Nachdem die Sekte ein Massaker in einer befreiten Stadt angerichtet hat, kommt es zu einer an „Kinder des Zorns“ erinnernden Menschenhatz im Maisfeld und die kleine Gruppe wird dezimiert. Damit nicht genug, taucht Jebedia als Vampir wieder auf und leitet schließlich den absehbaren Showdown zwischen ihm und Mister + Martin ein, der dann weniger groß als erwartet ausfällt, dafür aber die Brutalitätsschraube noch einmal anzieht. Dabei ist „Vampire Nation“ keineswegs als Splatterorgie o.ä. misszuverstehen, im Gegenteil: Mickle nimmt sich viel Zeit für die Stimmung des Films, für die westernhafte Endzeit-Atmosphäre, für seinen starken, dominanten dramatischen Anteil.

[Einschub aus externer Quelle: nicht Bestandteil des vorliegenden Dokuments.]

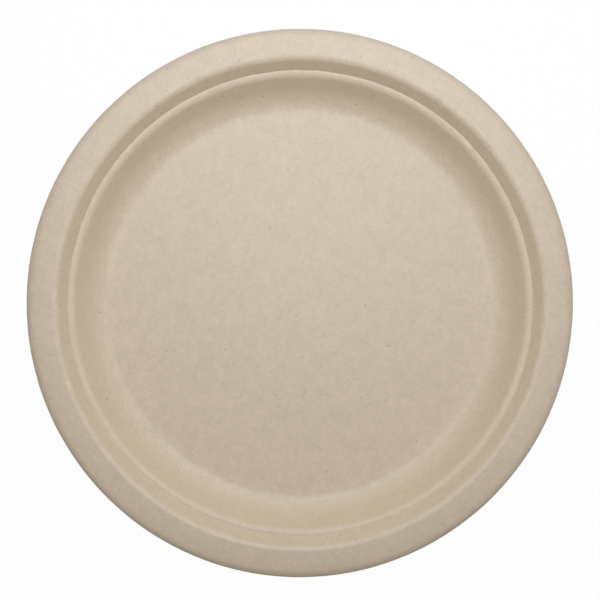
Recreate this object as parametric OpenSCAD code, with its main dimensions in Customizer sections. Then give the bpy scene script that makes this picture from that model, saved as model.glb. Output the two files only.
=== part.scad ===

Doch versteht es Mickle eben auch, knallharte Action zu inszenieren, was er gleichberechtigt unter Beweis und somit – dem Unterhaltungsfaktor nicht abträglich – zur Schau stellt. Zudem arbeitet Mickle hin und wieder mit Zeitlupen sowie ein wenig ins Pompöse tendierender Orchestermusik, die sich mit melancholischen Streicherklängen abwechselt. Ein ausgedehnterer Epilog, der mit der jungen Peggy (Bonnie Dennison, „Black Irish“) einen weiteren Charakter einführt, rundet den Film angenehm ab.
Einen weitestgehend gelungenen Stil-Cocktail hat Mickle mit seinem zweiten abendfüllenden Spielfilm gemixt, wobei die Verquickung von Road Movie, Vampirfilm und Endzeit-Dystopie mehr ein Horror-Action-Drama geworden ist denn ein vielleicht von manch Zuschauer erwarteter Grusler. Wer also glaubte, dem ausgelutschten Vampirfilm sei abseits von „Twilight“-Kitsch nicht neues mehr hinzuzufügen, sieht sich dank „Vampire Nation“ Lügen gestraft. Mickles Film erfindet seine einzelnen Versatzstücke sicherlich nicht neu, setzt sie aber zu einem ansprechenden Ganzen zusammen, das sich gut und gerne als Allegorie auf einen möglichen US-Post-Kapitalismus lesen lässt. Es mangelt ihm noch etwas an einer differenzierteren, memorableren Charakterzeichnung und einer emotionalen Ebene über die staubige, mehr an Italo-Western denn an zahlreiche „Mad Max“-Epigonen gemahnende Endzeit-Atmosphäre hinaus, alles andere befindet sich in dieser Low-Budget-Independent-Produktion jedoch auf höherem Niveau, als von mir beim Einlegen des Films erwartet.